> Data:
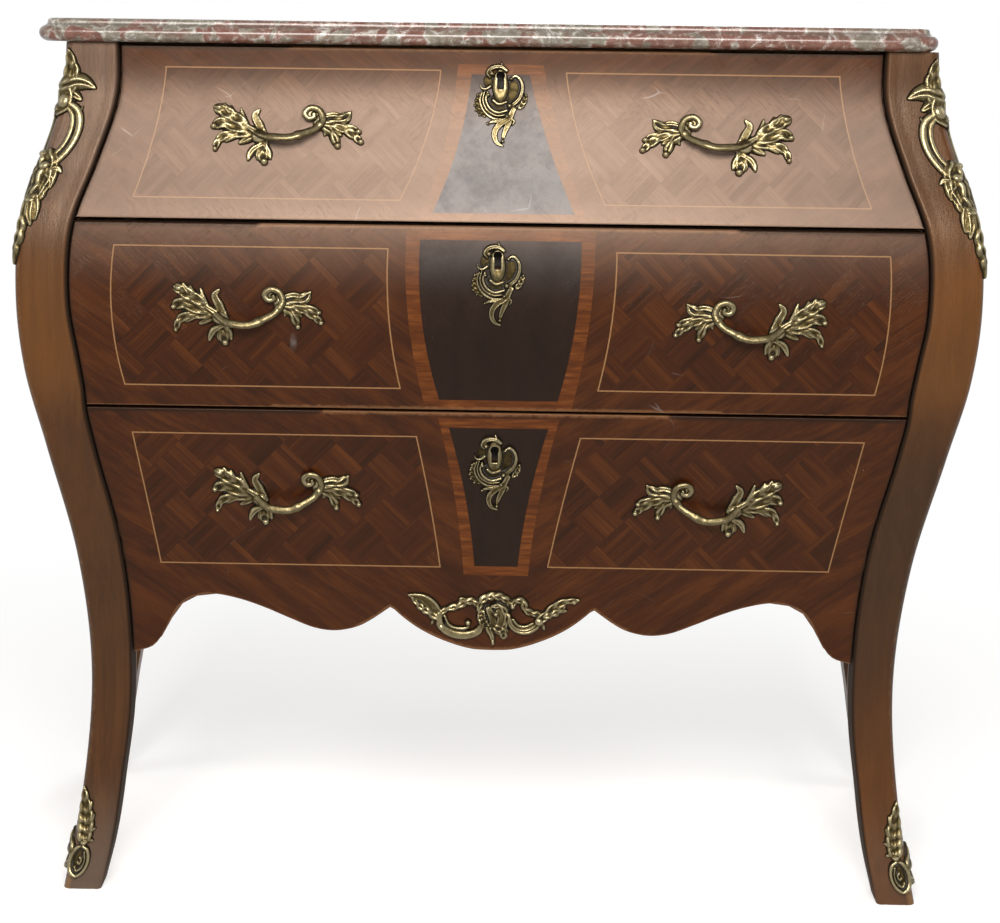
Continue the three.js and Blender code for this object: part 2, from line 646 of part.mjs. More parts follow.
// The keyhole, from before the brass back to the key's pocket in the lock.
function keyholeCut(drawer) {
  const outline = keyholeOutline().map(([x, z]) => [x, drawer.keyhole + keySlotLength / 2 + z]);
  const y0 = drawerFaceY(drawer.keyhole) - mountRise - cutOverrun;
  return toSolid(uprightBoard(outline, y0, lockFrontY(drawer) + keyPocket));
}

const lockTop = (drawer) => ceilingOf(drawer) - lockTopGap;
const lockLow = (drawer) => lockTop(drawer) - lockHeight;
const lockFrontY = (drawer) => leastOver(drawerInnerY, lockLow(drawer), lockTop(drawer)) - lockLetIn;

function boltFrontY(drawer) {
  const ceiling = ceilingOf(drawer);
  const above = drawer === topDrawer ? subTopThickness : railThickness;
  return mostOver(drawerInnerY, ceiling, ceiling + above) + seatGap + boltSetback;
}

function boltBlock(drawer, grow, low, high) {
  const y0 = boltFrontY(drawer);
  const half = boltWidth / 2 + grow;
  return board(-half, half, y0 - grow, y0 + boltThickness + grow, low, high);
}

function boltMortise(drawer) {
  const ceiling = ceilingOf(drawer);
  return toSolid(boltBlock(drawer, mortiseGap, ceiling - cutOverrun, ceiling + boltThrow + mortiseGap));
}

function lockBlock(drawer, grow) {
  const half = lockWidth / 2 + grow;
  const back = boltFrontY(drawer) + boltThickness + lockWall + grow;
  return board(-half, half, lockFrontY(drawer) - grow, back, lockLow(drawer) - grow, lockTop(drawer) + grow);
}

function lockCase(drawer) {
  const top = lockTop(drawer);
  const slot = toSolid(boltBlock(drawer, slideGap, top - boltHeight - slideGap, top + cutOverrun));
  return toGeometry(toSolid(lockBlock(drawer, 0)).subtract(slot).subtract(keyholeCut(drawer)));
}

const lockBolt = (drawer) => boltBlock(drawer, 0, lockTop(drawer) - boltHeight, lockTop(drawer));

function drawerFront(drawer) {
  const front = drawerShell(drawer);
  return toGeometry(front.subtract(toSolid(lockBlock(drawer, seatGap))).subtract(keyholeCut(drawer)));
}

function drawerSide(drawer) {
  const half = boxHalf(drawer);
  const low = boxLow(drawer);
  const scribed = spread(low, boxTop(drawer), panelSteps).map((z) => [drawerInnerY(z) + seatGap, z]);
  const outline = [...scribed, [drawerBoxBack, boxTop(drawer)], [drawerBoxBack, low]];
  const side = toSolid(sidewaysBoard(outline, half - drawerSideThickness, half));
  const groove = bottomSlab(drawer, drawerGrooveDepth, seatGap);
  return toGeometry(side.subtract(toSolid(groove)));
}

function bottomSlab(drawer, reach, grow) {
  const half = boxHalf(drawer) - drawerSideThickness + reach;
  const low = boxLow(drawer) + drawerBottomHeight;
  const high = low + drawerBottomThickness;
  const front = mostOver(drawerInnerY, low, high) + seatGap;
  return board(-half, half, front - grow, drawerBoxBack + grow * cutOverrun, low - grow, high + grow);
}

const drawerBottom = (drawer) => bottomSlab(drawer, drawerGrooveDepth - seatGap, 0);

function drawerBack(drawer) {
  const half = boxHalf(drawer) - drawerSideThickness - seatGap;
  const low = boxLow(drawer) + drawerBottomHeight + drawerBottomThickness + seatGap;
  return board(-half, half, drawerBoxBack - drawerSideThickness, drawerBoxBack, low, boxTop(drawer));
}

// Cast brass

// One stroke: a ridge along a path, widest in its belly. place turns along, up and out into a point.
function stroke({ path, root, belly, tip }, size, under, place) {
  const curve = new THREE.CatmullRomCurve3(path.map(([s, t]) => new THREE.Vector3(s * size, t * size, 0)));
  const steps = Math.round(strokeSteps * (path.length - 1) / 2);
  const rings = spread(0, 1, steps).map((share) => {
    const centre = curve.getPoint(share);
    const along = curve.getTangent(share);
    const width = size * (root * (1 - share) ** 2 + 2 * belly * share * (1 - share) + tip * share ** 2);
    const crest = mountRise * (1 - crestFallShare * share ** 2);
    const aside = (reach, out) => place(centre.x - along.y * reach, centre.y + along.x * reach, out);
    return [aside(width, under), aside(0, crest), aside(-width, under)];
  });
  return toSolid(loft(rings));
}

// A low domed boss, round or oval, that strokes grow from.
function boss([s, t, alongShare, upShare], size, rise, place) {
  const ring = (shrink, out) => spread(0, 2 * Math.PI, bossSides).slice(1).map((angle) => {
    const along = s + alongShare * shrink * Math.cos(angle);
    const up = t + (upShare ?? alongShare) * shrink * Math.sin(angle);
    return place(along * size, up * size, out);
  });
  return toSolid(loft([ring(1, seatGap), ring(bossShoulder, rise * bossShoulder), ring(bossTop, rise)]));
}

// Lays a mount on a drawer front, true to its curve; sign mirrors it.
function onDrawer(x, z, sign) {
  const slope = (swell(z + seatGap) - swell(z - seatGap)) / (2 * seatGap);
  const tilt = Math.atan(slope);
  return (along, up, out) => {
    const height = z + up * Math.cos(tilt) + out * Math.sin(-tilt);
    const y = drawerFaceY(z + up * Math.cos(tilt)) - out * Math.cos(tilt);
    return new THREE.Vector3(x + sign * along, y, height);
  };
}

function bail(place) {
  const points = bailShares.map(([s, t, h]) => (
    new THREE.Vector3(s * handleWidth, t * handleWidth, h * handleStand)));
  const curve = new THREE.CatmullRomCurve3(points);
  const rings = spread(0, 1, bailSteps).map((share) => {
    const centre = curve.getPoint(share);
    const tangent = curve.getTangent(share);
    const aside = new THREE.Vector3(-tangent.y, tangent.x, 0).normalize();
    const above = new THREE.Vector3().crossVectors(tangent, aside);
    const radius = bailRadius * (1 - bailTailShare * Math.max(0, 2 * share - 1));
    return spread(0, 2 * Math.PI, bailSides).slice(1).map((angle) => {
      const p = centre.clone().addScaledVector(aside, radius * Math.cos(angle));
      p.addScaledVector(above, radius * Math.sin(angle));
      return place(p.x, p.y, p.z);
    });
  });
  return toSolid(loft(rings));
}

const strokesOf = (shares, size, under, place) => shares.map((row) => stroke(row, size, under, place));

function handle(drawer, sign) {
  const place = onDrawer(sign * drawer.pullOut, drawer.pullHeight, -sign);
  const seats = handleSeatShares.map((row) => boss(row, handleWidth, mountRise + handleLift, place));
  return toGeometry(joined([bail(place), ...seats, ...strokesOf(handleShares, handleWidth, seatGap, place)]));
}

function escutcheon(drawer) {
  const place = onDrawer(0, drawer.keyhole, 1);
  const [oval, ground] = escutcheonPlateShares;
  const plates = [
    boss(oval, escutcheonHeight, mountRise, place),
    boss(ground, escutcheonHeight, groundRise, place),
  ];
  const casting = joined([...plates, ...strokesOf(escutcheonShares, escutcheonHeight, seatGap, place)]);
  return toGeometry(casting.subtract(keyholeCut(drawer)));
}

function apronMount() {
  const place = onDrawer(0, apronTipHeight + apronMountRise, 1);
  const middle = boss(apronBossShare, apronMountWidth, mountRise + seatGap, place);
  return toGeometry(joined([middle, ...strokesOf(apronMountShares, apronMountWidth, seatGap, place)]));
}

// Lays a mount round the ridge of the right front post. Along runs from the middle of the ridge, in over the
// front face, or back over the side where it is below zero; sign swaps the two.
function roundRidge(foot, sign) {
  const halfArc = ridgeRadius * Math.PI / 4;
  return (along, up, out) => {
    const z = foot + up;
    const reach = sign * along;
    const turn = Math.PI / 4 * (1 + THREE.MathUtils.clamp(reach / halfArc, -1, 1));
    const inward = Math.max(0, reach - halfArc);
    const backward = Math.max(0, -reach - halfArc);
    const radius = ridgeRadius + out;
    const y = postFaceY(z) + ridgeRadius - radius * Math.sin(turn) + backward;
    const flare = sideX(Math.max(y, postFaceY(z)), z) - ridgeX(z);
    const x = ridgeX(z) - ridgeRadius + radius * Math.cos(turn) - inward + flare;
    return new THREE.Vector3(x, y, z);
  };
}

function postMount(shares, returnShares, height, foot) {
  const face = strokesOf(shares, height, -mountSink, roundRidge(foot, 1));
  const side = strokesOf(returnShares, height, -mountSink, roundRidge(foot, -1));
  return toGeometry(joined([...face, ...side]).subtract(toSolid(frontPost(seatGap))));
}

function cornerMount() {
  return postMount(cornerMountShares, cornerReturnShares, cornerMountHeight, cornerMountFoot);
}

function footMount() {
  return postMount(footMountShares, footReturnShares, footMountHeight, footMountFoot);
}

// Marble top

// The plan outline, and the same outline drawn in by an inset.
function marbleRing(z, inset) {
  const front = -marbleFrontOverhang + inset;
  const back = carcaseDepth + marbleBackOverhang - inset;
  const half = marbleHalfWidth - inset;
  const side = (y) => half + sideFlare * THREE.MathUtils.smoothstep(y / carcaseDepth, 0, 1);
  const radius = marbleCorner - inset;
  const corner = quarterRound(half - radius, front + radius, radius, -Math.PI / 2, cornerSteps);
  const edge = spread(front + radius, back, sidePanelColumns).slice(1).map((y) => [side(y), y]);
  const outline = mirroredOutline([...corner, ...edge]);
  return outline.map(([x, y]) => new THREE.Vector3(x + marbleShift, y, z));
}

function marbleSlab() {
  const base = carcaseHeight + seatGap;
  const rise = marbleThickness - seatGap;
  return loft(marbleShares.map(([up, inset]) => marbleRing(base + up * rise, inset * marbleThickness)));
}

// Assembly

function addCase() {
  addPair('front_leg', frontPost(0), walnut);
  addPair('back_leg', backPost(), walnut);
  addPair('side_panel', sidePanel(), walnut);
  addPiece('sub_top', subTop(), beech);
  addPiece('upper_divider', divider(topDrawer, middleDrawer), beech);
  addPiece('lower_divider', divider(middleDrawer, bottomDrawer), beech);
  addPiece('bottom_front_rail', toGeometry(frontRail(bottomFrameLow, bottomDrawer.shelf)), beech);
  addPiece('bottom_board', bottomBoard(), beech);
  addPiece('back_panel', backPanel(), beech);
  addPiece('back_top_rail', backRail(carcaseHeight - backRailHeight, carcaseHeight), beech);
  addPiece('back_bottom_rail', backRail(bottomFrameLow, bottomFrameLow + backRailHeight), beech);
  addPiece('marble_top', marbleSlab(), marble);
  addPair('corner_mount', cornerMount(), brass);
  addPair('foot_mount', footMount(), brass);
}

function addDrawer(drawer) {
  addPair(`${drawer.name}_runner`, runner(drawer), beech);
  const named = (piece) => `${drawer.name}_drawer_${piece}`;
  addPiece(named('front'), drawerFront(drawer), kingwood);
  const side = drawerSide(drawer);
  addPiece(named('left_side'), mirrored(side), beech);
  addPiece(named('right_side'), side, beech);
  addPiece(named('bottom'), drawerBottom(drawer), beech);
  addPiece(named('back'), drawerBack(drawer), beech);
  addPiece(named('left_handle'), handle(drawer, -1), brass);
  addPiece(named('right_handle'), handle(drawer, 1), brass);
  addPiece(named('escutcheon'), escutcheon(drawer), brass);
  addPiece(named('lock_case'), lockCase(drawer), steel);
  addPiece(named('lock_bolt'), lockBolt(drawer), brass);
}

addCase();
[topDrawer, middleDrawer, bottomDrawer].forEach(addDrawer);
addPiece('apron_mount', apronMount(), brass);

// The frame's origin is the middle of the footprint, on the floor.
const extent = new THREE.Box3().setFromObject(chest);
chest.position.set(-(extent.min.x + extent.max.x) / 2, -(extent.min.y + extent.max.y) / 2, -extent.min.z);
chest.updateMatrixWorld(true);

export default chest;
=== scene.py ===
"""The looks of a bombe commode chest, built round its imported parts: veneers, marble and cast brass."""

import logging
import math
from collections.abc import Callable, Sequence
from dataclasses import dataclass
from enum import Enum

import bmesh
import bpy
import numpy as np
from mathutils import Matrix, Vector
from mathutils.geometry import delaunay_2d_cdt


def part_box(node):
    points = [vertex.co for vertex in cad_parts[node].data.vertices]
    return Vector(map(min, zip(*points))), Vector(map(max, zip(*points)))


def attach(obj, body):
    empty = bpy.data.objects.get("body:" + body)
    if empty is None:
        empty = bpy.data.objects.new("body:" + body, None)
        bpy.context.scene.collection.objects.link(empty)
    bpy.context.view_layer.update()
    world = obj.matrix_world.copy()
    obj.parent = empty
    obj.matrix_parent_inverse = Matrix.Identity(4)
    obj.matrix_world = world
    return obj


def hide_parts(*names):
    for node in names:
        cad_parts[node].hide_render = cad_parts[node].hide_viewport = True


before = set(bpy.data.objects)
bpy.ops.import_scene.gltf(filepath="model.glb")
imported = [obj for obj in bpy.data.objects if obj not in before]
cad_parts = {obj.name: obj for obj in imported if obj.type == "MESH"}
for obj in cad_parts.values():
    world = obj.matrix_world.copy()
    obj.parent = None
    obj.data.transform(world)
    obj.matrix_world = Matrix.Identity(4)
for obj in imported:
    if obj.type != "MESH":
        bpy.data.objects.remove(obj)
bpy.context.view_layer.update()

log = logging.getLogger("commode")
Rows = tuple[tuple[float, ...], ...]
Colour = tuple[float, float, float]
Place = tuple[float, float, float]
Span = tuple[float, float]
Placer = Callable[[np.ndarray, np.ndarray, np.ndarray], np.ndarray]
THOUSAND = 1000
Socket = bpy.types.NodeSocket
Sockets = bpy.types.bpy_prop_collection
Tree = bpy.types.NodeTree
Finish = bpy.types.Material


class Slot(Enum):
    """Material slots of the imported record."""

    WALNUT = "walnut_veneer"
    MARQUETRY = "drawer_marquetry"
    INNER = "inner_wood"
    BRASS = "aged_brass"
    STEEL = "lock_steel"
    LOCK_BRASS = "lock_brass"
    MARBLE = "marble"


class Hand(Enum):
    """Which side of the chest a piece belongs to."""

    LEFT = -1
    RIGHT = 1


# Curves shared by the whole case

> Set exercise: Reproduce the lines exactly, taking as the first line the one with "on the floor." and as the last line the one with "zip(*points))), Vector(map(max, zip(*points)))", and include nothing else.

> Exercise answer:
// The frame's origin is the middle of the footprint, on the floor.
const extent = new THREE.Box3().setFromObject(chest);
chest.position.set(-(extent.min.x + extent.max.x) / 2, -(extent.min.y + extent.max.y) / 2, -extent.min.z);
chest.updateMatrixWorld(true);

export default chest;
=== scene.py ===
"""The looks of a bombe commode chest, built round its imported parts: veneers, marble and cast brass."""

import logging
import math
from collections.abc import Callable, Sequence
from dataclasses import dataclass
from enum import Enum

import bmesh
import bpy
import numpy as np
from mathutils import Matrix, Vector
from mathutils.geometry import delaunay_2d_cdt


def part_box(node):
    points = [vertex.co for vertex in cad_parts[node].data.vertices]
    return Vector(map(min, zip(*points))), Vector(map(max, zip(*points)))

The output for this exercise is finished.